The lawsuit alleges that state lawmakers have chronically underfinanced the judicial branch. It asks the state’s highest court to force legislators to consider funding “independent of unrelated political agendas.”

“The indirect results of chronic underfunding of the Judicial Branch have been more insidious, threatening and impairing the capacity of the Judicial Branch to administer justice,” their attorneys saidin a memo filed along with the lawsuit.

Pay for some court workers is nearly 18% below market rates for similar jobs, and hundreds of them have to take second jobs to make ends meet, the lawsuit says. The result, the judges argue, is high staff turnover.

But House Majority Leader Dan Hawkins, a conservative Wichita Republican, said the irony of the lawsuit is that the Supreme Court’s rulings on education funding have prevented legislators from being more generous with funding to other parts of state government.

“Isn’t there a little bit of a conflict of interest here?” Hawkins said. “The courts are going to sue us and then they’re going to rule on it? Wow.”

He added: “I’m not sure how you can say how you’re impartial when you’re arguing for yourself.”

The district judges suing the Legislature included Robert Frederick of Finney County in southwest Kansas; Steven Hornbaker of Geary County in northeast Kansas; Michael Powers in Marion County in central Kansas, and Merlin Wheeler of Lyon County in eastern Kansas. Frederick, Powers and Wheeler are the chief administrative judges in their judicial districts.

Two other judges joined them, identified only as John Doe #1 and John Doe #2. Also joining them was an administrative assistant identified only as Jane Doe #1.

The Supreme Court’s rulings on school funding and the one in April declaring access to abortion a “fundamental” right under the state constitution, have led many Republicans to accuse the Supreme Court of being too “activist.” The high court based its education funding rulings on a constitution provision requiring lawmakers to make “suitable provision” for financing the state’s “educational interests.”

The judges suing the Legislature argue that the Kansas Constitution makes the court system an independent and equal branch of government.

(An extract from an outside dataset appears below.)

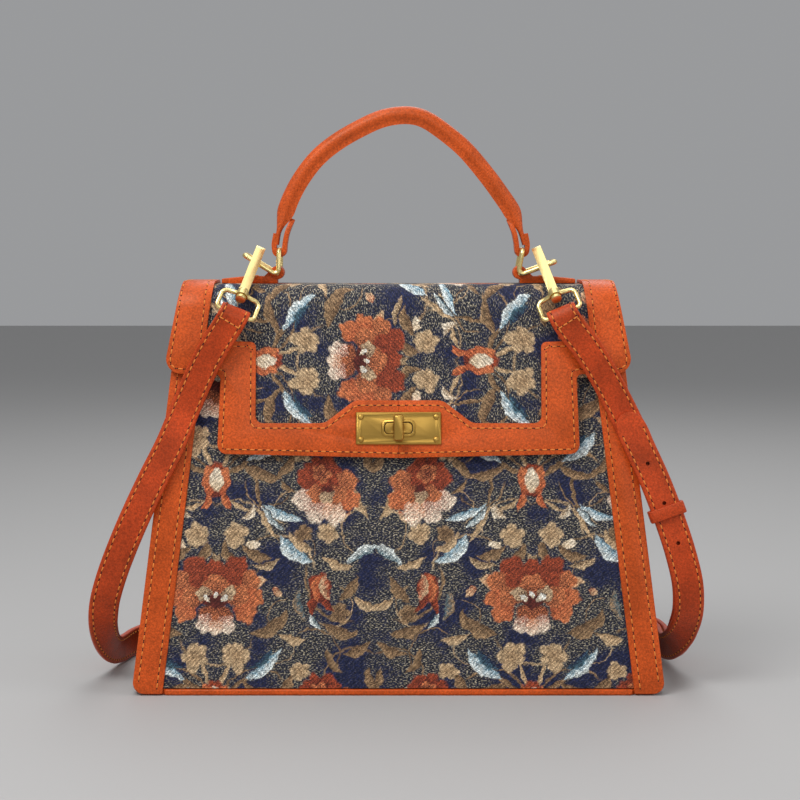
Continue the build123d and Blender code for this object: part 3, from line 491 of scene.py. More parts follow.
def stem_group():
    """Thin arc of a unit circle, on the side of +X beyond the value Reach."""
    tree, given, result, calc, along, across = shape_group("Stem", "Reach")
    ring = calc("ABSOLUTE", calc("SUBTRACT", radius_of(tree, given["Vector"]), 1.0))
    edge = calc("MULTIPLY", calc("SUBTRACT", 0.042, ring), 36.0, clamp=True)
    gate = calc("MULTIPLY", calc("SUBTRACT", along, given["Reach"]), 5.0, clamp=True)
    wire(tree, calc("MULTIPLY", edge, gate), result["Mask"])
    wire(tree, calc("MULTIPLY_ADD", across, 0.4, 0.5), result["Tone"])
    return tree


def blossom_group():
    """Ring of petals in a unit disc, dark in the gaps and lightest at the rim."""
    tree, given, result, calc, along, across = shape_group("Blossom", "Petals")
    length = radius_of(tree, given["Vector"])
    wave = calc("MULTIPLY", calc("ARCTAN2", across, along), given["Petals"])
    wave = calc("ABSOLUTE", calc("SINE", calc("MULTIPLY", wave, 0.5)))
    out = calc("DIVIDE", length, calc("MULTIPLY_ADD", calc("POWER", wave, 0.5), 0.36, 0.62))
    wire(tree, calc("MULTIPLY", calc("SUBTRACT", 1.0, out), 7.0, clamp=True), result["Mask"])
    tone = calc("MULTIPLY", calc("POWER", out, 1.3), calc("MULTIPLY_ADD", wave, 0.75, 0.3))
    wire(tree, tone, result["Tone"])
    return tree


# Thread colours of the jacquard
THREADS = {
    "navy": rgb(26, 34, 70),
    "slate": rgb(38, 40, 50),
    "fleck": rgb(196, 184, 156),
    "rust": rgb(168, 74, 44),
    "orange": rgb(216, 128, 80),
    "dark rust": rgb(92, 38, 32),
    "cream": rgb(246, 232, 208),
    "sand": rgb(216, 186, 146),
    "tan": rgb(166, 134, 98),
    "brown": rgb(104, 78, 56),
    "blue": rgb(98, 144, 166),
    "teal": rgb(72, 104, 116),
    "white": rgb(240, 244, 238),
}

# Motifs of half a repeat, laid in this order, each over the last: kind, across, along, turn in
# degrees, half length, half width (mm), colour at the root, colour at the rim, and for a stem
# or a blossom its own value (reach of the stem, petals of the blossom)
MOTIFS = [
    # scrolling stems
    ("stem", 10, 26, -62, 17, 17, "brown", "sand", 0.35),
    ("stem", 28, 0, 108, 13, 13, "brown", "tan", 0.2),
    ("stem", 40, 14, -150, 9, 9, "sand", "tan", -0.1),
    ("stem", 33, 48, -70, 20, 20, "brown", "sand", 0.4),
    ("stem", 70, 52, 140, 22, 22, "brown", "tan", 0.45),
    ("stem", 62, 66, 30, 11, 11, "tan", "sand", -0.2),
    ("stem", 38, 72, 175, 10, 10, "brown", "tan", -0.2),
    ("stem", 52, 92, -40, 14, 14, "tan", "brown", 0.1),
    ("stem", 0, 76, 90, 21, 21, "brown", "sand", 0.3),
    ("stem", 22, 118, -110, 19, 19, "brown", "tan", 0.35),
    ("stem", 74, 104, -125, 16, 16, "tan", "brown", 0.2),
    ("stem", 80, 26, 200, 13, 13, "tan", "sand", 0.2),
    ("stem", 14, 44, 60, 9, 9, "tan", "brown", 0.0),
    ("stem", 34, 88, 60, 8, 8, "sand", "brown", -0.1),
    ("stem", 46, 36, 20, 7, 7, "tan", "brown", 0.0),
    ("leaf", 22, 3, 82, 12, 1.3, "brown", "tan"),
    ("leaf", 27, 22, 60, 12, 1.4, "tan", "sand"),
    ("leaf", 5, 103, -68, 9, 1.3, "tan", "sand"),
    ("leaf", 12, 108, -32, 11, 1.5, "brown", "tan"),
    # faded leaves woven in brown and tan
    ("leaf", 21, 39, 20, 9, 3.0, "brown", "tan"),
    ("leaf", 27, 44, -14, 8, 2.2, "brown", "sand"),
    ("leaf", 28, 79, -28, 10, 4.2, "brown", "tan"),
    ("leaf", 36, 74, -64, 7, 2.6, "brown", "tan"),
    ("leaf", 44, 66, 78, 9, 2.6, "teal", "tan"),
    ("leaf", 41, 84, 12, 8, 2.4, "tan", "sand"),
    ("leaf", 24, 112, 18, 12, 3.0, "brown", "tan"),
    ("leaf", 38, 108, -48, 9, 2.8, "brown", "tan"),
    ("leaf", 6, 38, 58, 7, 2.8, "brown", "tan"),
    ("leaf", 0.5, 43, 88, 6, 2.4, "brown", "sand"),
    ("leaf", 12, 52, 20, 6, 1.8, "tan", "brown"),
    ("leaf", 64, 44, 18, 9, 2.4, "tan", "sand"),
    ("leaf", 72, 58, -52, 9, 3.0, "brown", "tan"),
    ("leaf", 80, 66, 24, 8, 2.6, "tan", "sand"),
    ("leaf", 66, 80, 14, 10, 3.2, "brown", "tan"),
    ("leaf", 76, 90, -24, 9, 3.0, "brown", "tan"),
    ("leaf", 62, 96, 60, 8, 2.4, "tan", "brown"),
    ("leaf", 82, 106, 70, 8, 2.6, "brown", "tan"),
    ("leaf", 76, 12, 66, 9, 2.6, "tan", "sand"),
    ("leaf", 46, 7, -30, 7, 1.8, "tan", "brown"),
    ("leaf", 38, 3, 40, 6, 1.6, "brown", "tan"),
    ("leaf", 12, 13, 24, 7, 1.4, "tan", "sand"),
    ("leaf", 68, 19, -40, 6, 1.8, "rust", "sand"),
    # pale leaves
    ("leaf", 35, 17.5, 20, 12.0, 2.4, "blue", "white"),
    ("leaf", 29, 19.5, 46, 8.5, 1.7, "teal", "white"),
    ("leaf", 18.5, 16.5, -52, 5.5, 2.6, "tan", "cream"),
    ("leaf", 41, 37.5, 38, 12.0, 4.2, "blue", "white"),
    ("leaf", 44, 33, 40, 9.0, 2.6, "tan", "sand"),
    ("leaf", 77, 37, 148, 10, 2.8, "teal", "white"),
    ("leaf", 27, 98.5, -42, 13.0, 3.3, "blue", "white"),
    ("leaf", 25, 95.5, -40, 8.5, 2.4, "navy", "teal"),
    ("leaf", 52, 74, 62, 6, 1.8, "teal", "white"),
    # small faded blossoms
    ("blossom", 10.4, 28.0, 20, 7.4, 7.0, "tan", "sand", 5),
    ("petal", 10.4, 31.5, 70, 4.2, 4.2, "tan", "sand"),
    ("petal", 20, 33, -10, 4.4, 2.2, "sand", "cream"),
    ("blossom", 60, 27, 50, 6.6, 6.4, "tan", "sand", 5),
    ("blossom", 46.5, 27, 10, 5.6, 5.6, "brown", "tan", 5),
    ("blossom", 11.0, 92, 35, 8.6, 7.4, "tan", "sand", 5),
    ("petal", 12.0, 97.5, 80, 4.6, 4.0, "tan", "sand"),
    ("blossom", 45, 100, 0, 6.0, 5.4, "tan", "sand", 5),
    ("blossom", 66, 70, 30, 6.4, 6.0, "brown", "tan", 5),
    ("petal", 33, 58, 40, 3.4, 2.4, "rust", "sand"),
    # bud between the columns
    ("leaf", 52.0, 64.5, 112, 6.5, 2.2, "dark rust", "rust"),
    ("leaf", 59.0, 64.5, 68, 6.5, 2.2, "dark rust", "rust"),
    ("petal", 55.5, 56, -90, 8.8, 7.0, "dark rust", "rust"),
    ("leaf", 53.2, 56, 96, 8.0, 2.8, "rust", "orange"),
    ("leaf", 57.8, 56, 84, 8.0, 2.8, "rust", "sand"),
    # bud on the axis
    ("leaf", 4.6, 10.0, 72, 6.0, 2.2, "rust", "orange"),
    ("petal", 0, -1.5, -90, 10.0, 8.2, "dark rust", "rust"),
    ("petal", 3.8, -1.0, -84, 8.4, 4.2, "rust", "orange"),
    ("petal", 0, -1.5, -90, 6.8, 4.4, "sand", "cream"),
    # large flower between the columns
    ("petal", 50, -2, 215, 8.4, 7.2, "dark rust", "rust"),
    ("petal", 60, -6, 265, 8.6, 7.8, "dark rust", "rust"),
    ("petal", 69, 0, 330, 8.2, 7.4, "dark rust", "orange"),
    ("petal", 71, 9, 20, 7.0, 6.2, "rust", "orange"),
    ("petal", 48, 9, 160, 8.4, 6.6, "rust", "cream"),
    ("petal", 54, 15, 110, 8.0, 6.4, "rust", "cream"),
    ("petal", 63, 15.5, 75, 8.6, 6.8, "orange", "cream"),
    ("petal", 59, 1, 260, 7.6, 7.0, "dark rust", "rust"),
    ("petal", 65, 6, 10, 6.6, 5.6, "dark rust", "orange"),
    ("petal", 54, 6, 170, 6.6, 5.6, "dark rust", "orange"),
    ("petal", 59.5, 7, 90, 5.2, 4.4, "dark rust", "sand"),
    ("petal", 59.5, 3.4, 0, 3.4, 2.2, "dark rust", "dark rust"),
    # faded flower near the foot
    ("blossom", 56, 109, 15, 10.5, 8.4, "dark rust", "rust", 7),
    ("blossom", 56, 111, 40, 6.4, 5.0, "dark rust", "orange", 5),
    # peony on the axis
    ("petal", 22.0, 53.5, -20, 6.4, 3.0, "orange", "sand"),
    ("petal", 10.5, 46.5, -62, 8.6, 8.0, "dark rust", "rust"),
    ("petal", 0, 48.0, -90, 7.6, 7.8, "dark rust", "rust"),
    ("petal", 17.0, 53.5, -24, 8.0, 7.0, "dark rust", "orange"),
    ("petal", 20.0, 61.5, 8, 6.4, 5.8, "rust", "orange"),
    ("petal", 15.5, 68.5, 48, 7.4, 6.4, "rust", "orange"),
    ("petal", 8.6, 53.0, -48, 7.6, 6.6, "dark rust", "rust"),
    ("petal", 11.5, 60.5, 0, 7.4, 6.6, "dark rust", "orange"),
    ("petal", 0, 55.0, -90, 6.4, 8.2, "dark rust", "orange"),
    ("petal", 6.5, 59.5, -30, 5.4, 4.2, "dark rust", "sand"),
    ("petal", 0, 72.5, 90, 9.4, 10.6, "dark rust", "orange"),
    ("petal", 5.6, 75.5, 70, 5.8, 5.4, "rust", "cream"),
    ("petal", 0, 77.0, 90, 5.0, 4.6, "orange", "cream"),
    ("petal", 0, 63.5, 0, 7.0, 3.8, "dark rust", "dark rust"),
    ("petal", 4.6, 61.4, -50, 2.8, 1.6, "sand", "white"),
    ("petal", 0, 60.2, -90, 2.0, 1.8, "sand", "white"),
]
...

They argued chronic underfunding has “significantly impeded” the judiciary’s power to meet its duty to “administer justice without delay.”

In 2015, the Supreme Court took that tact that lawmakers were unduly interfering with its power to administer the courts in passing a law that stripped the court of it power to appoint chief judges for each of the state’s 31 judicial districts.

Legislators earlier this year approved a $149 million budget for the court system, an increase of 3.6%. But the Supreme Court argued that it would need $166 million.

The high court is pushing again for about that amount of funding, seeking $18 million in extra funding, mostly to boost salaries.

New Chief Justice Marla Luckert, who took over the position this when former Chief Justice Lawton Nuss retired, said funding is a pressing issues, citing some of the same issues that the lawsuit did in an AP interview.

“We need resources,” Luckert said.

But Hawkins said other areas of government —such a prisons and services for the mentally ill — need more funding as well. And Senate President Susan Wagle, another conservative Wichita Republican, chided the judges for thinking their salaries of nearly $129,000 are “inadequate, saying, ""I cannot comment on the merits of the case until the Attorney General has had an opportunity to thoroughly review it. However, it's unfortunate the judges who brought this case forward think a $128,636.00 salary is inadequate while we still have foster care kids sleeping in offices."